- _WHAT TO PRODUCE_
Below is a listing. Quote from it, exactly, the lines from the one containing "for node in" down to the one containing "bpy.data.objects.remove(obj)", both ends included, and nothing else.

******

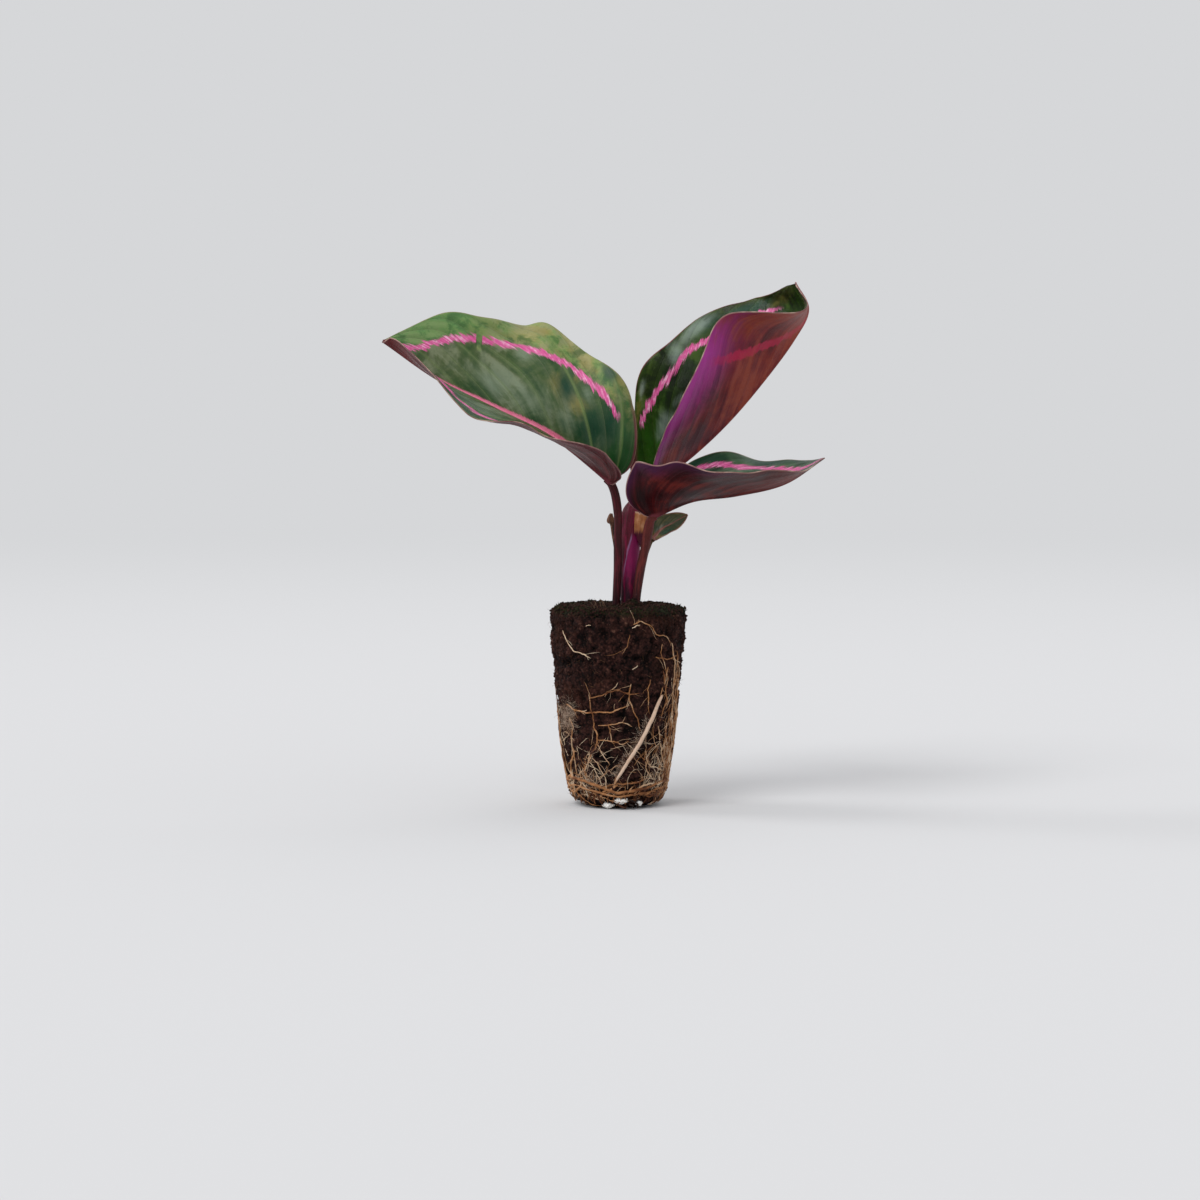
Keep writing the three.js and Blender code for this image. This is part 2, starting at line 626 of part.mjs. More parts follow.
// The net of fine roots over the lower part of the plug, all grown together.
function rootNet() {
  const parts = RINGS.map(ringRoot);
  for (const root of FRONT_ROOTS) {
    const points = root.line.map(([x, height]) => onFront(x, height, ROOT_LIFT));
    parts.push(rootTube(points, ROOT_RADIUS * root.share));
  }
  const draw = drawFrom(77);
  const risers = [];
  for (let n = 0; n < BACK_ROOTS; n += 1) {
    const start = Math.PI * (0.56 + 0.88 * (n + 0.3 + 0.4 * draw()) / BACK_ROOTS);
    const top = 18 + 22 * draw();
    const lean = (draw() - 0.5) * 0.5;
    const points = [];
    for (let k = 0; k <= 5; k += 1) {
      const height = 5.4 + (top - 5.4) * k / 5;
      points.push([start + lean * k / 5 + (draw() - 0.5) * 0.1, height]);
    }
    risers.push(points);
    parts.push(rootTube(points.map(([angle, height]) => onPlug(angle, height, ROOT_LIFT)), ROOT_RADIUS * 0.95));
  }
  for (let n = 0; n < BACK_LINKS; n += 1) {
    const from = risers[n + 1];
    const to = risers[n + 2];
    const i = 1 + Math.floor(draw() * 3);
    const k = 1 + Math.floor(draw() * 3);
    const [angleA, heightA] = from[i];
    const [angleB, heightB] = to[k];
    const points = [];
    for (let m = 0; m <= 4; m += 1) {
      const t = m / 4;
      points.push(onPlug(
        angleA + (angleB - angleA) * t,
        heightA + (heightB - heightA) * t + Math.sin(Math.PI * t) * 1.2,
        ROOT_LIFT,
      ));
    }
    parts.push(rootTube(points, ROOT_RADIUS * 0.75));
  }
  let net = toSolid(parts[0]);
  for (const part of parts.slice(1)) {
    net = net.add(toSolid(part));
  }
  const bodies = net.decompose();
  bodies.sort((a, b) => b.volume() - a.volume());
  return fromSolid(bodies[0]);
}

function mainRoot() {
  const points = MAIN_ROOT.line.map(([x, height]) => onFront(x, height, MAIN_ROOT.lift));
  return tube(points, MAIN_ROOT.radii, 8, 14);
}

// The stalk is rolled sheaths: one edge laps over the next and climbs round it.
function rolledSheath(angle, u) {
  const turn = (angle / (2 * Math.PI) + 0.12 * u) % 1;
  return 0.9 + 0.16 * turn;
}

function stalkPoint(height) {
  const points = STALK.points;
  let i = 1;
  while (i < points.length - 1 && points[i][2] < height) {
    i += 1;
  }
  const t = (height - points[i - 1][2]) / (points[i][2] - points[i - 1][2]);
  return [
    points[i - 1][0] + (points[i][0] - points[i - 1][0]) * t,
    points[i - 1][1] + (points[i][1] - points[i - 1][1]) * t,
    STALK.radii[i - 1] + (STALK.radii[i] - STALK.radii[i - 1]) * t,
  ];
}

// The dry scale that wraps the front right of the stalk, with a torn top edge.
function paperySheath() {
  const columns = 7;
  const rows = 5;
  const draw = drawFrom(9);
  const torn = Array.from({ length: columns + 1 }, () => draw() * 1.3);
  const inner = [];
  const outer = [];
  for (let i = 0; i <= rows; i += 1) {
    for (let k = 0; k <= columns; k += 1) {
      const share = k / columns;
      const angle = THREE.MathUtils.degToRad(PAPERY_SHEATH.from + (PAPERY_SHEATH.to - PAPERY_SHEATH.from) * share);
      const high = PAPERY_SHEATH.high - torn[k] * 0.5;
      const low = PAPERY_SHEATH.low + PAPERY_SHEATH.slant * share;
      const height = low + (high - low) * i / rows;
      const [x, y, radius] = stalkPoint(height);
      const near = radius * 1.08 + PAPERY_SHEATH.clearance;
      const flare = 0.45 * (i / rows) ** 2 * share;
      for (const [list, reach] of [[inner, near + flare], [outer, near + flare + PAPERY_SHEATH.thickness]]) {
        list.push([x + reach * Math.cos(angle), y + reach * Math.sin(angle), height]);
      }
    }
  }
  const positions = [...inner, ...outer].flat();
  const faces = [];
  const offset = inner.length;
  const width = columns + 1;
  const quad = (a, b, c, d) => faces.push(a, b, c, a, c, d);
  for (let i = 0; i < rows; i += 1) {
    for (let k = 0; k < columns; k += 1) {
      const a = i * width + k;
      quad(a, a + width, a + width + 1, a + 1);
      quad(offset + a, offset + a + 1, offset + a + width + 1, offset + a + width);
    }
    const left = i * width;
    const right = left + columns;
    quad(left, offset + left, offset + left + width, left + width);
    quad(right, right + width, offset + right + width, offset + right);
  }
  for (let k = 0; k < columns; k += 1) {
    const top = rows * width + k;
    quad(k, k + 1, offset + k + 1, offset + k);
    quad(top, offset + top, offset + top + 1, top + 1);
  }
  return facingOut(closedMesh(positions, faces));
}

const plant = new THREE.Group();

function place(name, geometry, finish) {
  const [colour, roughness] = COLOURS[finish];
  const material = new THREE.MeshStandardMaterial({ color: colour, roughness, metalness: 0 });
  const mesh = new THREE.Mesh(geometry, material);
  mesh.name = name;
  plant.add(mesh);
  return mesh;
}

const stems = [STALK, PETIOLE_LEFT, PETIOLE_RIGHT, PETIOLE_SMALL, OLD_STUB];
place('soil_plug', soilPlug(stems), 'peat');
place('root_net', rootNet(), 'root');
place('main_root', mainRoot(), 'youngRoot');
for (const spec of GRAINS) {
  place(spec.name, grain(spec, 0), 'perlite');
}
place('stalk', tube(STALK.points, STALK.radii, 16, 18, rolledSheath), 'stalk');
place('papery_sheath', paperySheath(), 'dry');
place('petiole_left', tube(PETIOLE_LEFT.points, PETIOLE_LEFT.radii, 9, 18), 'stem');
place('petiole_right', tube(PETIOLE_RIGHT.points, PETIOLE_RIGHT.radii, 9, 14), 'stem');
place('petiole_small', tube(PETIOLE_SMALL.points, PETIOLE_SMALL.radii, 7, 10), 'stem');
place('old_leaf_stub', tube(OLD_STUB.points, OLD_STUB.radii, 7, 14), 'dry');
place('leaf_left', facingOut(blade(LEFT_LEAF)), 'leaf');
place('leaf_right', facingOut(blade(RIGHT_LEAF)), 'maroonLeaf');
place('leaf_upright', facingOut(blade(UPRIGHT_LEAF)), 'youngLeaf');
place('leaf_small', facingOut(blade(SMALL_LEAF)), 'smallLeaf');

export default plant;
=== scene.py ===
"""A young rose-painted prayer plant, lifted bare from its tray on its tapered plug of peat.

Lengths are millimetres, and every finished mesh is brought to metres as it is made. The leaves, stems and
roots follow the same laws and values as the solids, with finer faces, and each stands for its solid.
"""
import itertools
import math
import random

import bpy
import numpy as np
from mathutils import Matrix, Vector, noise


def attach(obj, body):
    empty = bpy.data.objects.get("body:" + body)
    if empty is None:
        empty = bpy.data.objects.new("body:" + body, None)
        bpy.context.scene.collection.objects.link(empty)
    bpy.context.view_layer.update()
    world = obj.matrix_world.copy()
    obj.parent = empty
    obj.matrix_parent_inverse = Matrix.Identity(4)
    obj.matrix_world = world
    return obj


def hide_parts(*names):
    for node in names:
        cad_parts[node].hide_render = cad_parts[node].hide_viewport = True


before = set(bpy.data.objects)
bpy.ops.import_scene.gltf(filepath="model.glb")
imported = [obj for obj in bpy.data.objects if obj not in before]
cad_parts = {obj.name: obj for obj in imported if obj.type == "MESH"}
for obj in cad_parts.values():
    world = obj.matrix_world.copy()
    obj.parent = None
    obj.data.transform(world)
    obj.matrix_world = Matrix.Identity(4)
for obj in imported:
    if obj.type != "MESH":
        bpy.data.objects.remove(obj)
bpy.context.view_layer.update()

MM = 0.001
FULL_TURN = 2 * math.pi
DOWNWARDS = -math.pi / 2

# The camera looks along +Y, a little down, as the photograph does.
CAMERA_AIM = (-4.9, 0.0, 57.0)
CAMERA_DISTANCE = 900.0
CAMERA_RISE = 4.0
CAMERA_LENS = 97.2
CAMERA_SENSOR = 36.0
ROOM_SHADE = "d6d7d9"
FLOOR_SHADE = "cfcfd0"
# The floor is a disc that fades into the room between two distances from the plant, all in metres.
FLOOR_RADIUS = 9
FLOOR_SIDES = 96
FLOOR_FADE = (0.25, 1.6)
# Each light: its name, its strength, and its spread, tilt and turn in degrees.
LIGHTS = [("key", 1.35, 30, 40, -38), ("side", 0.75, 22, 56, -107), ("back", 0.35, 50, 50, 140)]

# The plug's outline, from its flat foot up to the rim and in over the top: radius and height.
PLUG_OUTLINE = [
    (0, 0), (8.4, 0), (11, 0.7), (12.4, 2.2), (13.2, 4.4), (13.7, 7), (14.2, 9.8), (14.7, 12.6),
    (15.1, 15.4), (15.6, 18.4), (15.9, 21.4), (16.2, 24.4), (16.4, 27.4), (16.7, 30.4), (17, 33.4),
    (17.3, 36.4), (17.6, 39.4), (17.9, 42.4), (18.2, 45.4), (18.4, 48.2), (18.6, 50.8), (18.7, 53),
    (18.1, 54.6), (16.5, 55.4), (13.4, 55.5), (9.6, 55.4), (0, 55.4),
]
PLUG_SIDES = 330
PLUG_STEP = 0.42
PLUG_MEAN_RADIUS = 16
SOIL_TOP = 55.4
# Hollows in the peat: x, height, half width, half height and depth, all on the front.
HOLLOWS = [
    (-14.6, 40.3, 1.5, 1.2, 1.6), (5.6, 42.2, 2, 0.9, 1.3), (-10.5, 41.2, 3, 0.7, 0.7),
    (-1, 40.6, 5, 0.6, 0.5), (9.5, 20.5, 1.6, 1.4, 1), (-3.4, 13.5, 1.6, 2, 0.9),
    (2.6, 21.5, 2.2, 1.2, 0.8),
]
# The heap of crumbs against the stalk: its middle, radius and height.
SOIL_HEAP = {"x": 4.2, "y": -5, "radius": 3.4, "height": 2.3}

# How the margin and the side veins of every blade run.
OUTLINE_SPREAD = 1.6
GRID_SWEEP = 1.4
GRID_BEND = 1.3
VEIN_SWEEP = 0.33
VEIN_BEND = 0.25
VEIN_SPACING = 1.25
# Only some of the fine side veins stand out, this many apart.
MAIN_VEIN_STEP = 1.8
BLADE_BASE_HALF_WIDTH = 0.75
BLADE_TIP_HALF_WIDTH = 0.3
BLADE_HALF_THICKNESS = 0.2
# A lobe runs back past the base of the blade, and a foot is a narrower one at this share of the way.
LOBE_PEAK = 0.42
FOOT_LOBE_AT = 0.07
RIM_HALF_THICKNESS = 0.13
RIM_ROUND = 0.1
MIDRIB_DEPTH = 0.85
MIDRIB_HALF_WIDTH = 0.8
GROOVE_DEPTH = 0.3
GROOVE_HALF_WIDTH = 0.6
BLADE_LUMPS = 0.34
# What a half blade has that names no ripple of its margin, and no gap in its ring.
NO_RIPPLE = (0, 0, 0)
NO_GAP = (2, 2)

# The pink ring sets in at this share of the way from base to tip.
RING_STARTS = 0.3
# Where it lies on a half blade: its share of the half width at even steps from base to tip.
PLAIN_RING = [0.92, 0.9, 0.84, 0.75, 0.71, 0.7, 0.7, 0.71, 0.73, 0.57, 0.1]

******

- _SOLUTION TO THIS PROBLEM_
    for node in names:
        cad_parts[node].hide_render = cad_parts[node].hide_viewport = True


before = set(bpy.data.objects)
bpy.ops.import_scene.gltf(filepath="model.glb")
imported = [obj for obj in bpy.data.objects if obj not in before]
cad_parts = {obj.name: obj for obj in imported if obj.type == "MESH"}
for obj in cad_parts.values():
    world = obj.matrix_world.copy()
    obj.parent = None
    obj.data.transform(world)
    obj.matrix_world = Matrix.Identity(4)
for obj in imported:
    if obj.type != "MESH":
        bpy.data.objects.remove(obj)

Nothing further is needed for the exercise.